Paystack co-founder and former Chief Technology Officer, Ezra Olubi, has questioned the circumstances surrounding the termination of his employment, saying the company removed him before an ongoing internal investigation reached any conclusion.
Olubi disclosed the development in a personal statement published on his blog, where he confirmed that Paystack informed him of the contract termination on 22 November 2025, despite previously placing him on suspension pending a formal review of allegations circulating online.
According to him, the company initiated an internal process described as an independent investigation, but the employment decision was taken without a hearing or any opportunity for him to address the issues raised.
He stated that the move appeared inconsistent with the terms of his suspension and the company’s established procedures.

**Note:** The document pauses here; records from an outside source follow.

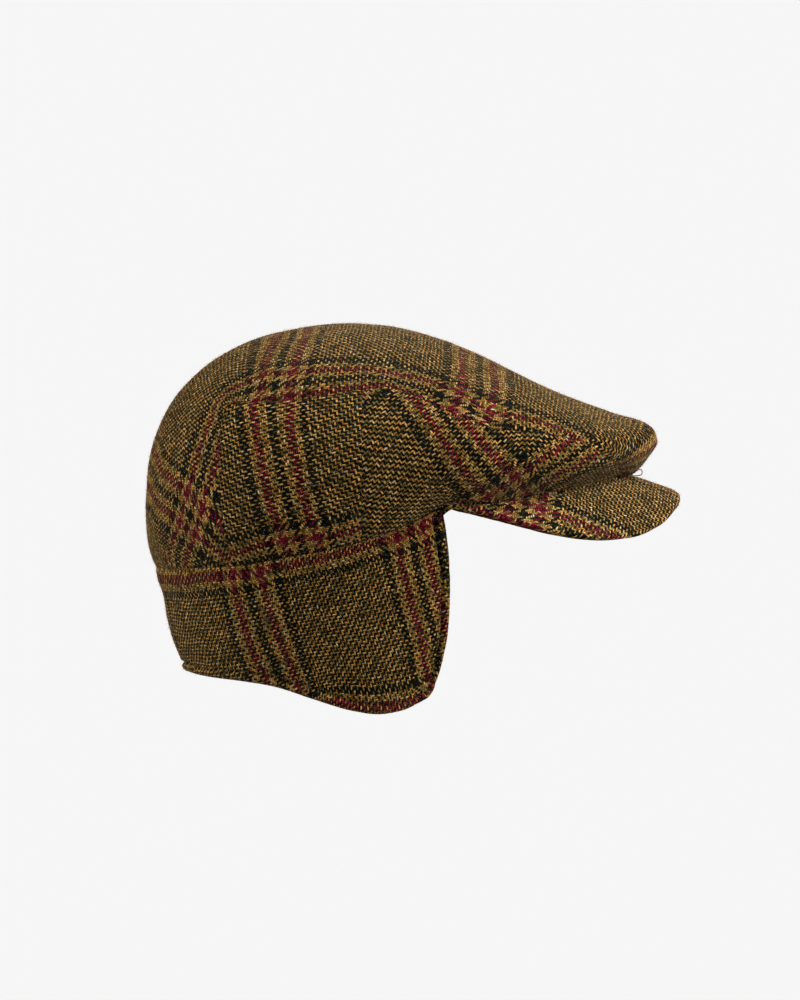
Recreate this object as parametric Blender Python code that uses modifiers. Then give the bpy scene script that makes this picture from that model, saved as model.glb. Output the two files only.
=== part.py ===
"""Driving cap with earflaps: a tweed crown of one long centre panel and two side
panels each side, a short curved peak, and one band that wraps the back of the head
and hangs down as two earflaps.

Frame: metres, +Z up, the wearer looks along -Y, the wearer's right is -X. The origin
is the middle of the head opening, where the cap sits on a head.
All the sizes and tables below are in millimetres.
"""

import math

import bmesh
import bpy
import numpy as np
from mathutils import Vector

MM = 0.001

# ---- driving sizes ----------------------------------------------------------
HEAD_HALF_LENGTH = 97.5      # head opening, outside of the cloth, front to back
HEAD_HALF_WIDTH = 83.0       # head opening, outside of the cloth, side to side
CROWN_HALF_WIDTH = 93.5      # widest of the crown, above the ears
CROWN_BACK_Y = 102.5         # furthest back of the crown
CROWN_NOSE_Y = -154.0        # furthest forward of the crown
CROWN_TOP_Z = 108.0          # crest of the crown
CREST_Y = -3.0               # where the crest is highest
BACK_WIDE_Z = 17.0           # height of the bulge at the back
CROWN_LIP_Y = -144.5         # where the crown's front lip meets the peak
TEMPLE_Y = -47.0             # where band, peak and crown meet
UPRIGHT_SEAM_Y = -6.0        # seam between the two side panels
PEAK_CENTRE_Y = -51.0        # centre of the ellipse that the peak's rim follows
PEAK_HALF_WIDTH = 76.0
PEAK_SQUARENESS = 2.85       # 2 would be an ellipse; more is blunter at the front
PEAK_REACH = 114.5           # from that centre to the peak's tip
CROWN_WALL = 2.0             # tweed with its fusing
BAND_WALL = 2.6              # two layers of tweed
PEAK_WALL = 3.4              # board between two layers of cloth
SEAM_GAP = 0.5               # between neighbouring pieces
SEAM_STEPS = (13, 11, 20, 8)  # faces along the panel seam: back, rear top, front top, tip

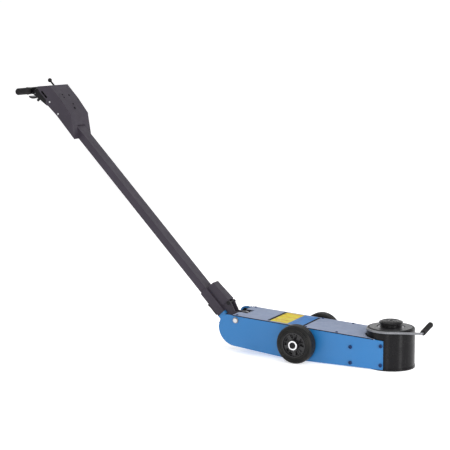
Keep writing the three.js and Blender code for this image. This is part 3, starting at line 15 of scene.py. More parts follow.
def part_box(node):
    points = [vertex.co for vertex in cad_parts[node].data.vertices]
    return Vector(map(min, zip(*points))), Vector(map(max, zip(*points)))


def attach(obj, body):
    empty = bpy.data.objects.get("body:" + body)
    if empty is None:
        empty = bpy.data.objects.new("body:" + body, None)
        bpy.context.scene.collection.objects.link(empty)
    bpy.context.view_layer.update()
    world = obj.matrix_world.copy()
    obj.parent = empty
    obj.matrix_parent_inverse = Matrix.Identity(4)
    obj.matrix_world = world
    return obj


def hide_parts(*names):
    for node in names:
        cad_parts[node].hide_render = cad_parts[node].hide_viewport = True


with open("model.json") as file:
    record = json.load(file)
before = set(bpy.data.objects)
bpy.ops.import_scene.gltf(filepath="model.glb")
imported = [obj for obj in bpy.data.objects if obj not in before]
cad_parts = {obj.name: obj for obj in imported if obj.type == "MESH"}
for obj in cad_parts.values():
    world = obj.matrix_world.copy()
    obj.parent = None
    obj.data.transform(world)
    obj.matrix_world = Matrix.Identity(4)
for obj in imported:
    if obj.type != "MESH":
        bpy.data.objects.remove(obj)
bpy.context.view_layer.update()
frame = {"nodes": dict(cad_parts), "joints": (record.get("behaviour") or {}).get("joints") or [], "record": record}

nodes = frame["nodes"]
joints = {joint["name"]: joint for joint in frame["joints"]}
scene = bpy.context.scene

MM = 0.001
TAU = 2 * math.pi
SIDES = (("near", -1), ("far", 1))

# ------------------------------------------------------------------- camera
VIEW_AZIMUTH = math.radians(27.438)
VIEW_ELEVATION = math.radians(8.573)
VIEW_ROLL = math.radians(-0.179)
VIEW_AIM = Vector((-0.6156, 0, 0.42974))
VIEW_DISTANCE = 4.8
VIEW_LENS = 110.68


def add_camera():
    back = Vector((
        math.sin(VIEW_AZIMUTH) * math.cos(VIEW_ELEVATION),
        -math.cos(VIEW_AZIMUTH) * math.cos(VIEW_ELEVATION),
        math.sin(VIEW_ELEVATION),
    ))
    right = Vector((math.cos(VIEW_AZIMUTH), math.sin(VIEW_AZIMUTH), 0))
    up = back.cross(right)
    side = right * math.cos(VIEW_ROLL) + up * math.sin(VIEW_ROLL)
    top = up * math.cos(VIEW_ROLL) - right * math.sin(VIEW_ROLL)
    data = bpy.data.cameras.new("view")
    data.sensor_width = 36
    data.lens = VIEW_LENS
    data.clip_end = 100
    camera = bpy.data.objects.new("view", data)
    place = Matrix((side, top, back)).transposed().to_4x4()
    place.translation = VIEW_AIM + back * VIEW_DISTANCE
    camera.matrix_world = place
    scene.collection.objects.link(camera)
    scene.camera = camera


add_camera()

# ---------------------------------------------------------------- materials
# A mix node has one set of sockets for each kind of data: these are the colours'.
MIX_FACTOR, MIX_A, MIX_B, MIX_RESULT = 0, 6, 7, 2
DUST = (168, 162, 152)
FINE_RELIEF = 0.6 * MM
FILM_RELIEF = 0.5 * MM


def srgb(r, g, b):
    def linear(v):
        v /= 255
        return v / 12.92 if v <= 0.04045 else ((v + 0.055) / 1.055) ** 2.4
    return linear(r), linear(g), linear(b), 1.0


def shade(color, factor):
    return tuple(min(1.0, v * factor) for v in color[:3]) + (1.0,)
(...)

The former CTO said he chose not to make earlier public comments to avoid interfering with the review process and had expected what he described as a fair and transparent examination of the allegations.

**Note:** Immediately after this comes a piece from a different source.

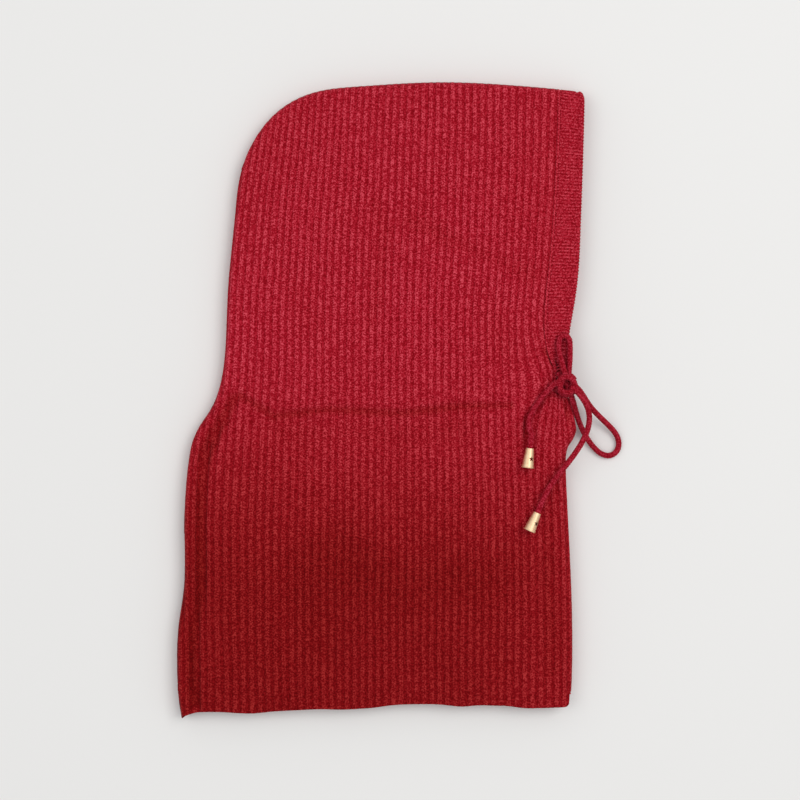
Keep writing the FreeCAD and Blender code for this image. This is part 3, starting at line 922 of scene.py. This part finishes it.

He added that remaining silent created space for assumptions and unverified narratives to spread across online platforms.
Olubi maintained that the material being circulated does not represent his professional or personal conduct and said he has consistently acted in a manner that respects the dignity and safety of others.
He noted that he cooperated fully with the directives issued during the suspension and participated in the process in good faith.
He further stated that his legal advisers are now assessing the sequence of events leading to the termination and evaluating its compliance with internal corporate policies. They are expected to determine the appropriate next steps.
Paystack, acquired by Stripe in 2020, has not issued a new public statement following Olubi’s blog post.
The company had earlier confirmed that it launched a review into the allegations and planned to appoint an external party to support the investigation.
It remains unclear whether the firm or its parent company will provide additional clarification on the matter.
The development has drawn renewed attention across Nigeria’s technology sector, where calls for stronger governance practices and transparent disciplinary frameworks have continued to grow in recent years.
Industry observers say any legal challenge arising from the case could prompt further scrutiny of workplace standards and leadership accountability within high-growth startups.